Ferroelectricity and Piezoelectric Energy Harvesting of Hybrid A(2)BX(4)-Type Halogenocuprates Stabilized by Phosphonium Cations

[Image: see text] Perovskite-structured compounds containing organic cations and inorganic anions have gained prominence as materials for next-generation electronic and energy devices. Hybrid materials possessing ferro- and piezoelectric properties are in recent focus for mechanical energy harvesting (nanogenerator) applications. Here, we report the ferroelectric behavior of A(2)BX(4)-type halogenocuprate materials supported by heteroleptic phosphonium cations. These lead-free discrete Cu(II) halides [Ph(3)MeP](2)[CuCl(4)] (1) and [Ph(3)MeP](2)[CuBr(4)] (2) exhibit a remnant polarization (P(r)) of 17.16 and 26.02 μC cm(–2), respectively, at room temperature.
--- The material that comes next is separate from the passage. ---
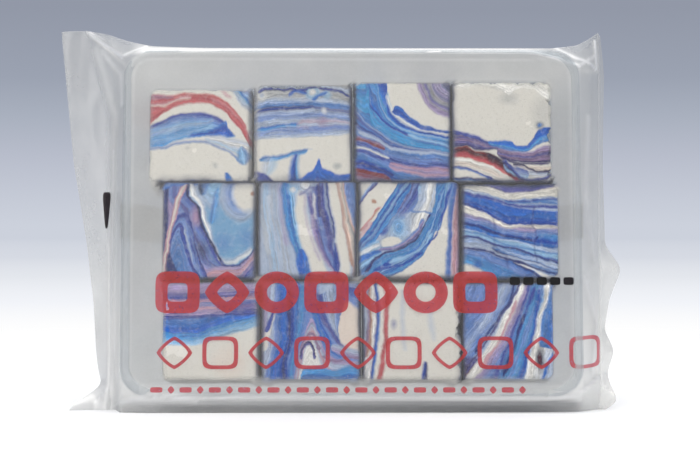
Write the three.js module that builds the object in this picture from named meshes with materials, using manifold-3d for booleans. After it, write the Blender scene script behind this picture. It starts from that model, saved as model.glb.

Furthermore, flexible polymer films were prepared with various weight percentage (wt %) compositions of 1 in thermoplastic polyurethane (TPU) and studied for mechanical energy harvesting applications. A highest peak-to-peak voltage output of 25 V and power density of 14.1 μW cm(–2) were obtained for the optimal 15 wt % 1-TPU composite film. The obtained output voltages were utilized for charging a 100 μF electrolytic capacitor that reaches its maximum charging point within 30 s with sizable stored energies and accumulated charges.